J’imaginais déjà l’installation comme un espace clos, mais aussi comme une machine à pisse. Donc, ça m’intéressait de faire résonner ces mots publicitaires différemment. J’aime bien l’idée que le titre peut fonctionner comme un portail qui ouvre sur plusieurs possibilités d’interprétation, comme les tableaux Mostly Cloudy, ou la série Private Picture. La musicalité est importante aussi. J’aime bien les titres qui ressemblent à ceux des chansons.

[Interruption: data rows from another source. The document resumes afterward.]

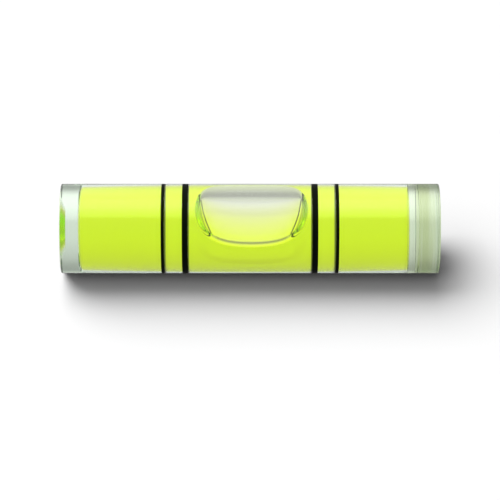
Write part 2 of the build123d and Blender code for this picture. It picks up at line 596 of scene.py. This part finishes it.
air_mesh = bubble_mesh("air", bubble_points, bubble_triangles)
work = bmesh.new()
work.from_mesh(air_mesh)
work.normal_update()
for vertex in work.verts:
    vertex.co -= vertex.normal * air_inset * MM
work.to_mesh(air_mesh)
work.free()
shade(air_mesh)
air = new_object("air", air_mesh)
air.data.materials.append(air_material)
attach(air, "bubble")
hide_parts("air_bubble")


# Floor. Plain white paper under the vial, which keeps its shadow. What is seen in or through
# the acrylic is the room, so the paper is clear to those rays.
floor_reach = 4.0
floor_height = body_low.z
paper, tree = new_material("white paper")
rays = add_node(tree, "ShaderNodeLightPath")
through = add_node(tree, "ShaderNodeMath", {"operation": "MAXIMUM"},
                   links={0: rays.outputs["Is Transmission Ray"], 1: rays.outputs["Is Glossy Ray"]})
sheet = add_node(tree, "ShaderNodeBsdfDiffuse", values={"Color": linear("#f0f0f0")})
clear = add_node(tree, "ShaderNodeBsdfTransparent")
either = add_node(tree, "ShaderNodeMixShader",
                  links={"Fac": through.outputs["Value"], 1: sheet.outputs["BSDF"],
                         2: clear.outputs["BSDF"]})
add_node(tree, "ShaderNodeOutputMaterial", links={"Surface": either.outputs["Shader"]})
floor_mesh = bpy.data.meshes.new("floor")
floor_corners = [(x * floor_reach, y * floor_reach, floor_height)
                 for x, y in ((-1, -1), (1, -1), (1, 1), (-1, 1))]
floor_mesh.from_pydata(floor_corners, [], [(0, 1, 2, 3)])
floor = new_object("floor", floor_mesh)
floor.data.materials.append(paper)


# Room. A light tent: the brightness that the acrylic passes on and mirrors depends on the angle
# round the vial's axis, from 0 at the horizon behind it, over 90 at the zenith, to 180 in front.
# The dark stops of both ramps below the vial, near -100 degrees, are painted shadow: the vial's own shadow
# on the paper, which these rays pass through
SEEN_THROUGH = (
    (-180, 0.56), (-135, 0.47), (-112, 0.6), (-100, 0.3), (-89, 0.45), (-81, 0.75), (-75, 0.98),
    (-70, 1.05), (-60, 1.02), (-50, 0.95), (-46, 0.89), (-44.5, 0.78), (-31, 0.76), (-24, 0.7),
    (-16, 0.63), (-9, 0.56), (-3, 0.47), (3, 0.4), (9, 0.37), (20, 0.37), (30, 0.6), (45, 1.2),
    (66, 2.0), (85, 2.2), (110, 1.2), (125, 0.7), (180, 0.56),
)
MIRRORED = (
    (-180, 0.75), (-135, 0.62), (-112, 0.42), (-100, 0.3), (-80, 0.2), (-60, 0.3), (-40, 0.2),
    (-22, 0.35), (-9, 0.6), (0, 0.65), (10, 0.6), (22, 0.8), (33, 1.6), (45, 2.1), (56, 2.3),
    (66, 3.2), (85, 3.3), (93, 2.5), (101, 2.1), (110, 1.6), (117, 0.95), (125, 0.9), (141, 0.9),
    (156, 0.8), (180, 0.75),
)
end_walls = 0.5
end_walls_from = 0.55
end_walls_to = 0.85
even_light = 0.1
room = bpy.data.worlds.new("light tent")
bpy.context.scene.world = room
room.use_nodes = True
tree = room.node_tree
tree.nodes.clear()
rays = add_node(tree, "ShaderNodeLightPath")
direction = add_node(tree, "ShaderNodeTexCoord")
parts = add_node(tree, "ShaderNodeSeparateXYZ", links={"Vector": direction.outputs["Generated"]})
angle = add_node(tree, "ShaderNodeMath", {"operation": "ARCTAN2"},
                 links={0: parts.outputs["Z"], 1: parts.outputs["Y"]})
turn = add_node(tree, "ShaderNodeMapRange", values={"From Min": -math.pi, "From Max": math.pi},
                links={"Value": angle.outputs["Value"]})


def tent(stops):
    """Colour ramp of the tent's brightness against the angle in degrees."""
    ramp = add_node(tree, "ShaderNodeValToRGB", links={"Fac": turn.outputs["Result"]})
    elements = ramp.color_ramp.elements
    elements.remove(elements[-1])
    for index, (degrees, level) in enumerate(stops):
        element = elements[0] if index == 0 else elements.new((degrees + 180) / 360)
        element.position = (degrees + 180) / 360
        element.color = (level, level, level, 1.0)
    return ramp


seen = tent(SEEN_THROUGH)
mirrored = tent(MIRRORED)
passed = add_node(tree, "ShaderNodeMixRGB",
                  links={"Fac": rays.outputs["Is Transmission Ray"],
                         "Color1": mirrored.outputs["Color"], "Color2": seen.outputs["Color"]})
# Along the vial's axis the angle says nothing, so there the tent's end walls take over
along = add_node(tree, "ShaderNodeMath", {"operation": "ABSOLUTE"}, links={0: parts.outputs["X"]})
endwards = add_node(tree, "ShaderNodeMapRange", {"interpolation_type": "SMOOTHSTEP"},
                    values={"From Min": end_walls_from, "From Max": end_walls_to},
                    links={"Value": along.outputs["Value"]})
walled = add_node(tree, "ShaderNodeMixRGB",
                  values={"Color2": (end_walls, end_walls, end_walls, 1.0)},
                  links={"Fac": endwards.outputs["Result"], "Color1": passed.outputs["Color"]})
# Paper and paint get a little even light from the room, and the camera sees it plain white
glass_room = add_node(tree, "ShaderNodeBackground", links={"Color": walled.outputs["Color"]})
plain_room = add_node(tree, "ShaderNodeBackground",
                      values={"Color": linear("#ffffff"), "Strength": even_light})
white_room = add_node(tree, "ShaderNodeBackground",
                      values={"Color": linear("#ffffff"), "Strength": 1.0})
glass_rays = add_node(tree, "ShaderNodeMath", {"operation": "MAXIMUM"},
                      links={0: rays.outputs["Is Transmission Ray"],
                             1: rays.outputs["Is Glossy Ray"]})
inner_mix = add_node(tree, "ShaderNodeMixShader",
                     links={"Fac": glass_rays.outputs["Value"],
                            1: plain_room.outputs["Background"],
                            2: glass_room.outputs["Background"]})
outer_mix = add_node(tree, "ShaderNodeMixShader",
                     links={"Fac": rays.outputs["Is Camera Ray"], 1: inner_mix.outputs["Shader"],
                            2: white_room.outputs["Background"]})
add_node(tree, "ShaderNodeOutputWorld", links={"Surface": outer_mix.outputs["Shader"]})

# Lamps. A large soft key lamp behind the vial on its left gives the shadow on the paper, and a
# weaker one in front on the left lightens that shadow and shades the paper behind. Only paper
# and paint see them. Each has its azimuth, elevation and width in degrees, and its power.
LAMPS = (("key", 135, 53, 60, 3.5), ("front", 210, 37, 60, 1.1))
for name, azimuth, elevation, width, power in LAMPS:
    lamp = bpy.data.lights.new(name, "SUN")
    lamp.angle = math.radians(width)
    lamp.energy = power
    holder = bpy.data.objects.new(name, lamp)
    bpy.context.scene.collection.objects.link(holder)
    azimuth, elevation = math.radians(azimuth), math.radians(elevation)
    towards = Vector((math.cos(elevation) * math.cos(azimuth),
                      math.cos(elevation) * math.sin(azimuth), math.sin(elevation)))
    holder.rotation_euler = towards.to_track_quat("Z", "Y").to_euler()
    holder.visible_camera = False
    holder.visible_glossy = False
    holder.visible_transmission = False

# Camera. Straight in front of the middle of the vial, and looking down on it through a long lens
camera_elevation = math.radians(38.5)
camera_distance = 0.33
view_angle = math.radians(9.2)
lens = bpy.data.cameras.new("camera")
lens.angle = view_angle
lens.shift_y = -0.043
lens.clip_start = 0.01
lens.clip_end = 50.0
camera = bpy.data.objects.new("camera", lens)
bpy.context.scene.collection.objects.link(camera)
camera.location = (0.0, -camera_distance * math.cos(camera_elevation),
                   camera_distance * math.sin(camera_elevation))
camera.rotation_euler = (math.pi / 2 - camera_elevation, 0.0, 0.0)
bpy.context.scene.camera = camera

scene = bpy.context.scene
scene.view_settings.view_transform = "Standard"
scene.cycles.max_bounces = 32
scene.cycles.transmission_bounces = 28
scene.cycles.glossy_bounces = 12
scene.cycles.transparent_max_bounces = 16
scene.cycles.caustics_refractive = False
scene.cycles.caustics_reflective = False
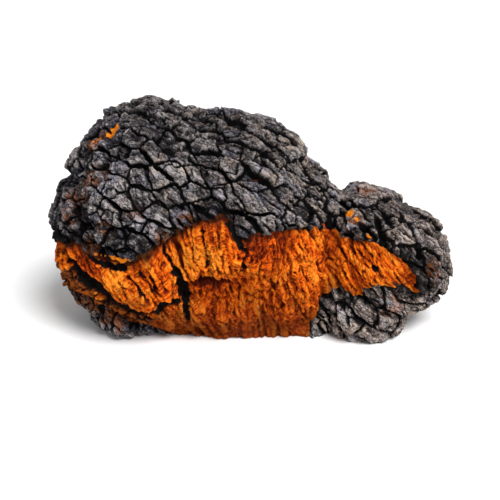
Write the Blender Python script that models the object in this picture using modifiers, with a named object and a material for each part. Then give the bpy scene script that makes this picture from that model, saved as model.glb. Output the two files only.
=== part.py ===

Comment installez-vous vos pièces dans un espace de présentation ? Quelle est l’importance de la disposition et de l’architecture dans vos expositions ?
Je suis très sensible à l’espace et j’essaie toujours de le faire entrer en dialogue d’une manière ou d’une autre avec mon travail. Je cherche souvent une forme de frontalité. Je fais de la sculpture, mais je vois très plat. C’est pour cette raison que je n’ai pas mon permis de conduire et que les vitrines m’inspirent beaucoup. Je trouve que c’est ça qui est très fort chez Joseph Cornell, la manière dont il détourne le langage capitaliste des vitrines en espace ambigu et énigmatique. L’espace des rêves. Ça m’inspire beaucoup.
Dans quelle histoire aimeriez-vous inscrire votre travail ?
Je ne me pose vraiment pas cette question. De toute façon, je ne crois pas que l’on puisse décider ce genre de choses. L’idée d’inscription dans l’histoire est pour moi l’anti-désir total, ou la mort.
Vous placez-vous dans une communauté artistique ou un mouvement ?
Je vis et je travaille avec beaucoup de personnes: mes amis, mes étudiants, ma famille, etc. Mais l’idée de me situer ne me correspond pas. Et je ne sais pas si on peut réellement parler de “mouvements” aujourd’hui, d’un point de vue contemporain. Je citerais donc l’épitaphe de Guillaume Dustan, “J’ai toujours été pour tout être”.
“Mimosa Echard. Lies”, exposition jusqu’au 16 novembre 2024 à la Galerie Chantal Crousel, 10 rue Charlot, Paris 3e.